There’s been so much going on that I haven’t sat down to write. Every day I think of what I should be writing. But by the end of the day the thought of having to use my brain to think is just flat out unappealing.
By the time I put all my stuff away, fix a meal, clean up from the meal, get my stuff ready for the next day, and check in with my family, all I want to do is get into bed and be horizontal.
And, sometimes, even though I’m really tired, when I get into bed, my mind starts racing and it takes me hours to get to sleep. Then, the next night, I’m even more tired. And so it goes.
But now it’s Saturday. And, I’m finally able to take a breath. Last weekend I was away and got back late Sunday night so never got to chill. So this is heaven.

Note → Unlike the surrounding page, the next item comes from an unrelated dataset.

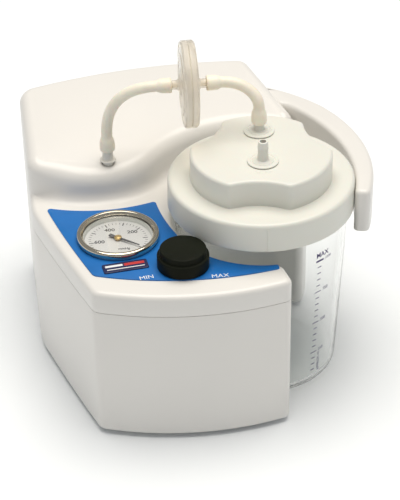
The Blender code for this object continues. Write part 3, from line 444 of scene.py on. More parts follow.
def raised(loop, low, high, edge=0.0, foot=0.0, steps=6):
    """An outline raised from low to high, with its top edge rounded by edge and its bottom by foot."""

    def under(turn):
        return lambda k: (foot * (1 - math.cos(turn)), low + foot * (1 - math.sin(turn)))

    def over(turn):
        return lambda k: (edge * (1 - math.cos(turn)), high - edge * (1 - math.sin(turn)))

    quarter = math.pi / 2
    below = [under(quarter * (1 - n / 3)) for n in range(4)] if foot else [under(0.0)]
    above = [over(quarter * n / steps) for n in range(steps + 1)] if edge else [over(0.0)]
    return lofted(loop, below + above)


def block(low, high, edge=0.0, segments=3):
    """A box between two corners. Its edges are rounded when edge is given."""
    bm = bmesh.new()
    bmesh.ops.create_cube(bm, size=1.0)
    bmesh.ops.scale(bm, vec=[b - a for a, b in zip(low, high)], verts=bm.verts)
    bmesh.ops.translate(bm, vec=[(a + b) / 2 for a, b in zip(low, high)], verts=bm.verts)
    if edge:
        bmesh.ops.bevel(bm, geom=bm.edges[:], offset=edge, segments=segments, profile=0.5,
                        affect="EDGES", material=-1)
    return bm


def merged(parts):
    """Several bmeshes as one, not joined where they meet."""
    whole = bmesh.new()
    for part in parts:
        mesh = bpy.data.meshes.new("part")
        part.to_mesh(mesh)
        part.free()
        whole.from_mesh(mesh)
        bpy.data.meshes.remove(mesh)
    return whole


def lettering(words, size, matrix, weight=0.0, depth=0.02):
    """Raised flat letters, centred, as a bmesh laid by a matrix in millimetres."""
    curve = bpy.data.curves.new("words", "FONT")
    curve.body, curve.size = words, size
    curve.align_x, curve.align_y = "CENTER", "CENTER"
    curve.extrude, curve.offset, curve.resolution_u = depth, weight, 3
    text = bpy.data.objects.new("words", curve)
    bpy.context.scene.collection.objects.link(text)
    graph = bpy.context.evaluated_depsgraph_get()
    mesh = bpy.data.meshes.new_from_object(text.evaluated_get(graph))
    bpy.data.objects.remove(text)
    bm = bmesh.new()
    bm.from_mesh(mesh)
    bmesh.ops.transform(bm, matrix=matrix, verts=bm.verts)
    return bm


def laid(x, y, z, turn=0.0):
    """A matrix that lays a flat mark at a place, turned about Z."""
    return Matrix.Translation((x, y, z)) @ Matrix.Rotation(math.radians(turn), 4, "Z")


def mark(length, width, matrix, depth=0.02):
    """A printed bar."""
    bm = block((-length / 2, -width / 2, -depth), (length / 2, width / 2, depth))
    bmesh.ops.transform(bm, matrix=matrix, verts=bm.verts)
    return bm


def bezier(a, b, c, d, steps):
    """Points of a cubic curve, without its first point."""
    return [a * (1 - t) ** 3 + b * 3 * t * (1 - t) ** 2 + c * 3 * t * t * (1 - t) + d * t**3
            for t in (n / steps for n in range(1, steps + 1))]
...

I’ve had so many great experiences over the last few weeks:
new paradigm for body image thanks to my guy friends at the gym
learned to create win/win situations instead of being resentful and victimized
got through another communication block with my mom
stood up for myself at work
was the top manager for the quarter in percentage of quota at my job
submitted my book proposal to a real publisher after 6 years of rewriting my book
and just today, created that I can create my life more powerfully than ever before
What have I had to give up?
that I can’t
that I don’t know how
that people might not like me
that I have to be good
that I should be another way
that no one can like/love me if I’m myself
that I’m powerless
What I’m creating is:
getting paid a lot of money to travel first class around the world, speaking and sharing my story and inspiring people to create lives that they love
being successful is easy and fun and I CAN DO IT!!!
creating an abundance of money and love
Manifesting the love of my life who will travel with me and create a fabulous life together
And, my brain is going crazy saying I can’t say all this stuff “out loud” where people might see and think I am a ridiculous dreamer. I am simply going to thank it for sharing and publish this anyway.
What do you want to create?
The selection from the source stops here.